Areas between original and reinforced dikes and cart fields
Zeelanders can be very tenacious in their battle against the water. If a single dike isn’t offering enough assurance? Then they will quickly build a reserve dike. Many of these ‘inlaagdijken’ (reinforced reserve dikes) have been built, especially around the Eastern Scheldt (on the south coast of Schouwen-Duiveland and the north coast of Noord-Beveland),
These reserve dikes served as an extra safeguard against water and were built behind an existing dike if, for example, a dike breach (a sudden collapse of part of a dike) was feared. The area of land between the outer dike and the inner dike is called an ‘inlaag’. Often, the soil for raising the dikes was also sourced from this area. The clay for the dikes was dug out in strips, which created elongated pools and ditches with small dams in between. Because the excavated clay was removed with carts, these areas are called ‘karrenvelden’ (as in cart fields).
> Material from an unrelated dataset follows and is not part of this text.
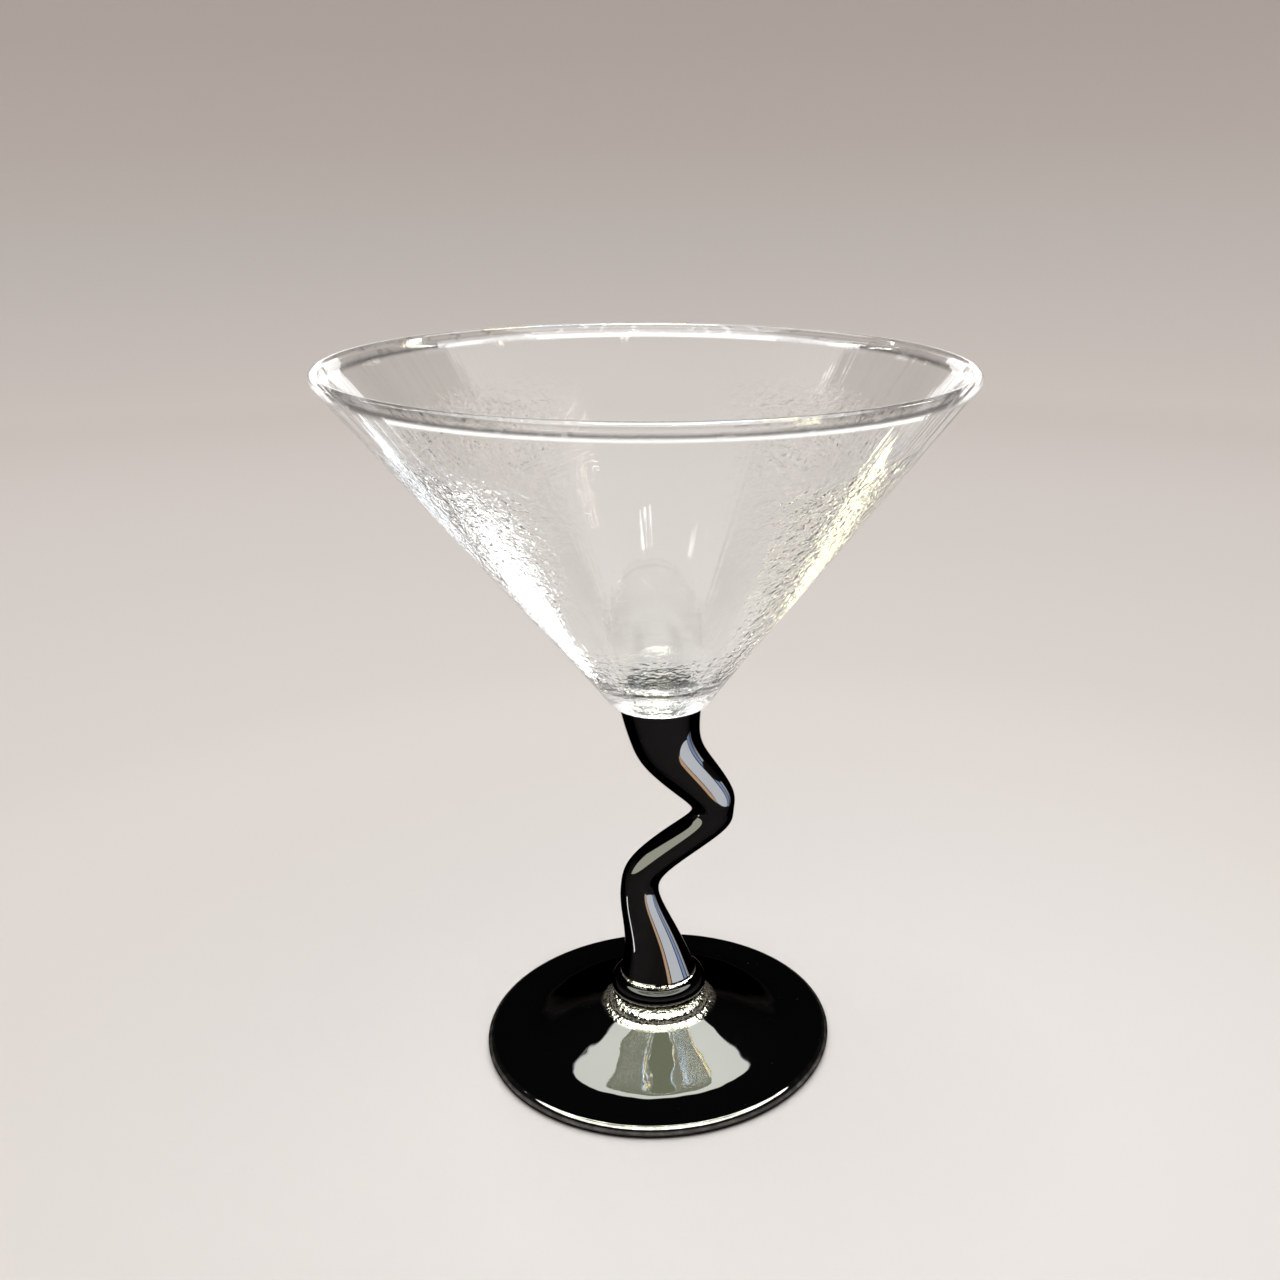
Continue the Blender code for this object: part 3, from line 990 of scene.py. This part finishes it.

North coast of Noord-Beveland
As a direct consequence of violent storm surges in 1530 and 1532, Noord-Beveland was almost wiped off the map. It is therefore only logical that when the island was finally reclaimed, people took the struggle against the water extremely seriously. And what a struggle it was. On the north coast, dike breaches were almost the order of the day. Between 1800 and 1960, over 240 of them were recorded. The constant struggle, the loss and accretion of new land, as well as the construction of new areas between dikes and reinforced dikes, ultimately resulted in a rather erratic coastline. A cycle path now runs outside the dikes and just by looking at how angular and winding this route is, you can see how special this stretch of coast is.
There are several reinforced reserve dikes here, or ‘kupen’ as they are also known on Noord-Beveland. Many of these are owned by Het Zeeuwse Landschap (the organisation for the preservation of the Zeeland landscape), which is responsible for managing them. This is a perfect area for bird watching. There are plenty of meadow birds and also a lot of waders that come to roost in the more water-rich areas between dikes and reinforced dikes. If you would like to explore Noord-Beveland’s ‘inlagen’ – the wet areas between the dikes and the reserve dikes – there is a great cycle route that takes you past almost all these areas and also covers a large part of the cycle route along the outer dike. Tip: the Keihoogte bird-watching station makes a great stop-off point along the way.
Inlaag de Keihoogte
Inlaag de Keihoogte are two of these kinds of areas in between dikes on the north coast of Noord-Beveland. It lies in an area that is steeped in history (nearby was once the village of Vliete which was drowned during the floods of 1530 and 1532) but the reserve dike area itself is relatively recent. Just like the slightly more easterly located Inlaag s-Gravenhoek, it was only formed when the Oosterschelde dike was raised to the height of the Delta in 1980. Which is why you will not see any cart fields in these young inlagen. However, there are some low-lying dunes in Inlaag Keihoogte, just as there used to be when the tide still had free rein here.
Many of Schouwen-Duiveland’s inlagen have lost the battle against the water. On the south side of the island, for example, a huge area of ground has been lost. But at the height of the Plompe Tower of Koudekerke, you can still find a sizeable tract of inlagen and cart fields. On top of the tower is a lookout point that offers a splendid view of this natural and cultural landscape: the Koudekerkse inlaag. The water within the inner dikes is also salty here: glasswort even grows in the cart fields. This is particularly noticeable in the autumn. Just like the leaves on the trees, glasswort turns red and looks pretty spectacular, especially under a fierce autumn sun.